In the final installment of playwright/director William Electric Black’s powerful and provocative “Gunplay” series (dedicated to addressing the epidemic of gun violence), “Subway Story (A Shooting)” centers around the character of Chevonn, an African American teenage girl who turns her nonfiction writing assignment into a highly stylized composition experienced by the audience as “a fantastical mashup of literary images that are part Lewis Carroll and part queasy reality, revealing issues affecting our children including alienation, discrimination, bullying and the easy availability of firearms.” The play runs Feb. 22 through March 18. For tickets and info on other productions, visit theaterforthenewcity.net.
Inspired by the success of last year’s “Black Herstory Night,” iconic experimental theater and artistic incubator Dixon Place is teaming up with the International Human Rights Art Festival for “Black Queer Night” — a celebration of experiences meant to “move hearts and remove obstacles.” Featured artists include Nia & Ness (the dance/poetry tales of two women in a committed relationship). Oxana Chi and Layla Zami’s “Feeling Jazz” is a “dance-music-dialogue between a body and a saxophone.” Additionally, there will be excerpts from Layla Zami’s spoken word piece “Homesong,” Oxana Chi’s “Through Gardens” (a blurring of her own biography with that of Tatjana Barbakoff, a famous dancer, muse and political resistant from 1920s/30s Europe), and “(re)SOURCE,” Maria Bauman’s solo dance exploration of lineage and resilience performed to a Haitian electronica-percussion soundscape created live by Val-In. It all takes place Wed., Feb. 21, starting at 7:30pm.
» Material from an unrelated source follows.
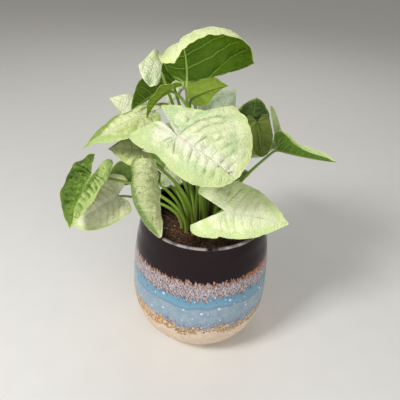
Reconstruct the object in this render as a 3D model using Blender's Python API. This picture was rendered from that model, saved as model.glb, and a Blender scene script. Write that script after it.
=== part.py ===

Also at Dixon Place: Mon., Feb. 19, 7:30pm in the front lounge (free admission!), it’s this month’s installment of “The Mosquito” — a regular series hosted and curated by the very funny, always acerbic but rarely acidic Nancy Giles, who’s always the best thing about “CBS Sunday Morning” on the all-too-rare times she appears as a commentator (and has been known to sling more than one cutting zinger as a news channel pundit). Among the rotating cast of storytellers, stand-up comedians and musicians, frequent guests include Pat Candaras, Cynthia Kaplan, Peri Gaffney, Kathryn Rossetter, Sheila Head, Susan Burns, Sue Giles, and Nancy Shayne. Dixon Place is located at 161 Chrystie St. (btw. Rivington & Delancey Sts.). For info, visit dixonplace.org.